Wow, You are a woderfull breath of fresh feminist air.
Thank you for responding without venom, although sometimes it is fun :P
As I have always said, i am all for the feminist struggle, but.....but.
I do not support (what i consider silly) silly arguments that a beer commercial, or a barbie dolls measuments, or the design of a shoe, impeads a womans right to ...anything.
The bottom line is, and you all know it. Sex sells. is this wrong? NO! stop fighting that! IF there was a commercial, that stated flat out "all women are stupid, get your husband to do manual labor or drive a car" then sure. Attack away. But a woman scrubing a floor in a lysol commercial is NOT sexist. she is cleaning. never did it say all women should clean, never did it say men should go to work and a womans place is at home. It is "jennifer" cleaning her floor. period. There have been some that will argue tooth and nail that a commecial like that undoes years of feminist campaining. no, jens floor is dirty. Does it say if jennifer is even married? to a man? what if jennifer was once a man, and decided to go through a sex change and is now a "woman". Sure, some of you are about to accuse me of being silly, but is it not just as silly to assume that she is a housewife opressy by her overbearing husband...
...i went off again, didn;t i? Sorry, but back to you Nicole. You, you rock that skirt on your way to work and smile at the guys checking you out. But when you get there, you DESERVE equal pay, for equal work, and in NO WAY is your descisions in the boardroom based on what time of the month it is.
But what does "men being men" even mean? In reality there are lots of ways to "be a man," just as there are lots of different ways to "be a woman." I always feel like these phrases imply that there's some sort of essentialist, biologically-based default position. Please. Everyone is socialized from birth to take on appropriate gender roles and attributes. As such, these characteristics are contingent and changeable. So I'd rather question the roles and characteristics that are associated with gender in our culture instead of assuming that people are going to naturally fit neatly into some category or other.
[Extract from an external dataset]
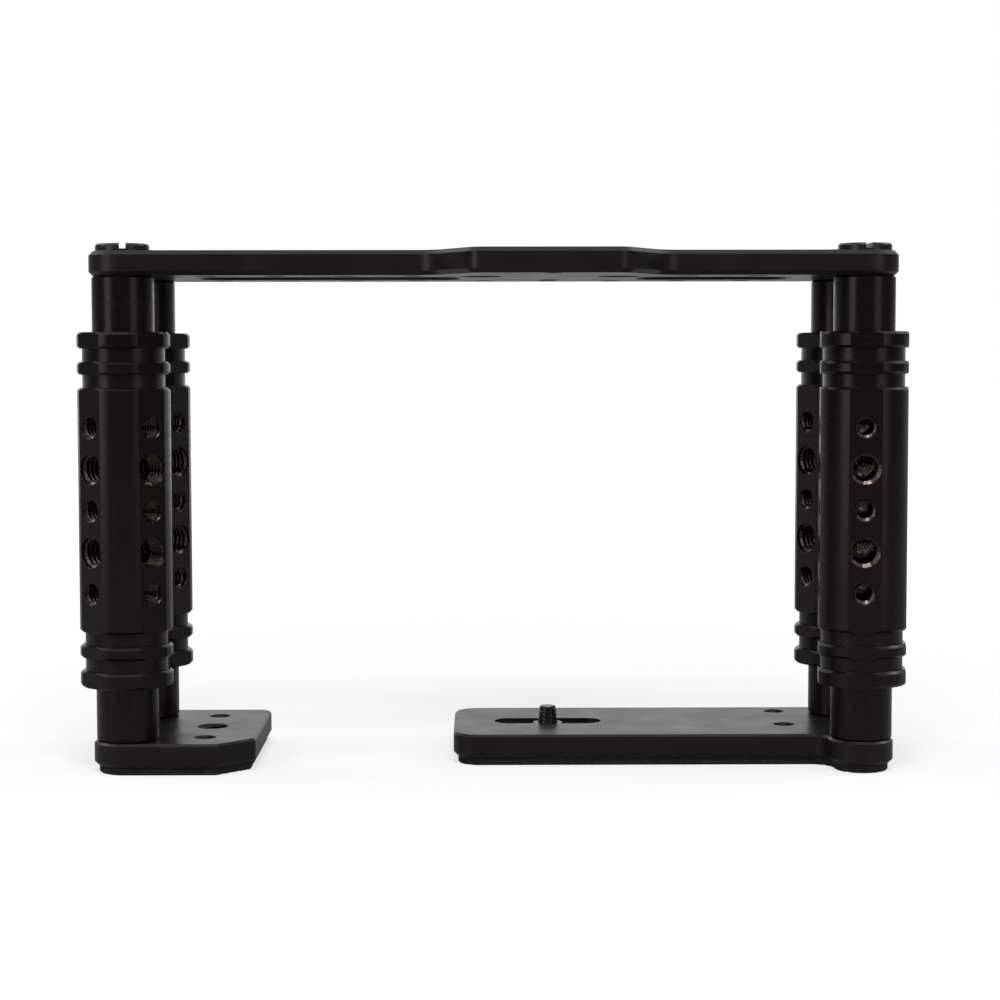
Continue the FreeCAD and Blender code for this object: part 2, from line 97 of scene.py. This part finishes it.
def grain(tree, scale, detail=2.0, stretch=(1, 1, 1)):
    """Noise on Object coordinates: scale is in cells per metre, and stretch draws it out along an axis."""
    place = add_node(tree, "ShaderNodeTexCoord")
    mapping = add_node(tree, "ShaderNodeMapping", in_Scale=stretch)
    noise = add_node(tree, "ShaderNodeTexNoise", in_Scale=scale, in_Detail=detail)
    tree.links.new(place.outputs["Object"], mapping.inputs["Vector"])
    tree.links.new(mapping.outputs["Vector"], noise.inputs["Vector"])
    return noise.outputs["Fac"]


def tint(tree, shader, factor, dark, light, low=0.35, high=0.65):
    """Base colour that drifts between two tints with a noise."""
    ramp = add_node(tree, "ShaderNodeValToRGB")
    ramp.color_ramp.elements[0].position = low
    ramp.color_ramp.elements[1].position = high
    ramp.color_ramp.elements[0].color = (*dark, 1)
    ramp.color_ramp.elements[1].color = (*light, 1)
    tree.links.new(factor, ramp.inputs["Fac"])
    tree.links.new(ramp.outputs["Color"], shader.inputs["Base Color"])


def vary_roughness(tree, shader, factor, low, high):
    """Roughness that drifts between two values with a noise."""
    spread = add_node(tree, "ShaderNodeMapRange", in_From_Min=NOISE_LOW, in_From_Max=NOISE_HIGH,
                      in_To_Min=low, in_To_Max=high)
    tree.links.new(factor, spread.inputs["Value"])
    tree.links.new(spread.outputs["Result"], shader.inputs["Roughness"])


def raise_bump(tree, shader, heights, distance):
    """Bump from one or more noises, the later ones on top of the earlier."""
    normal = None
    for height in heights:
        bump = add_node(tree, "ShaderNodeBump", in_Distance=distance, in_Strength=BUMP_STRENGTH)
        tree.links.new(height, bump.inputs["Height"])
        if normal:
            tree.links.new(normal, bump.inputs["Normal"])
        normal = bump.outputs["Normal"]
    tree.links.new(normal, shader.inputs["Normal"])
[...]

j316, the problem with the sexism in those cleaning commercials is not that in each particular commercial, the subject matter is distinctly sexist. (Well sometimes it is, but not always.) The problem is that the men doing work in this commercials are virtually invisible. Commercials for cleaning products overwhelming feature wives and mothers cleaning up after their families. And considering that women in real life perform most of the household duties despite being full-time workers in the paid workforce, reinforcing this stereotype is damaging to the structure of our economy. Women report being overtired all the time. So these commercials wouldn't necessarily be sexist if there were as many commercials with men who clean to counter the stereotype and deconstruct gender roles, but there aren't. The invisibility of men as housecleaners is what makes them sexist.
But back to the issue at hand, when you tell a woman to "rock that skirt on the way to work," that is more along the lines of objectification than simply admiring someone you think is attractive. I'm telling you this not because I think you meant to objectify me, because I don't think you did, but because that kind of language gives the impression women are meant to be looked at, or that women set out to be looked at. There exists a sense of entitlement among some men that women who wear a skirt or something revealing are asking for male attention, and that simply isn't true.
"Now it turns out that the unreconstituted, sexist male chauvinist is not only more attractive to many women, but earns more money and is more professionally successful than the kind man who sympathises when you have period cramps and offers to make you a nice cup of camomile."
Bullshit. To make a lot of money, you need to be smart. I'm 14 years old and the alpha males in my class are the stupidest I've ever met.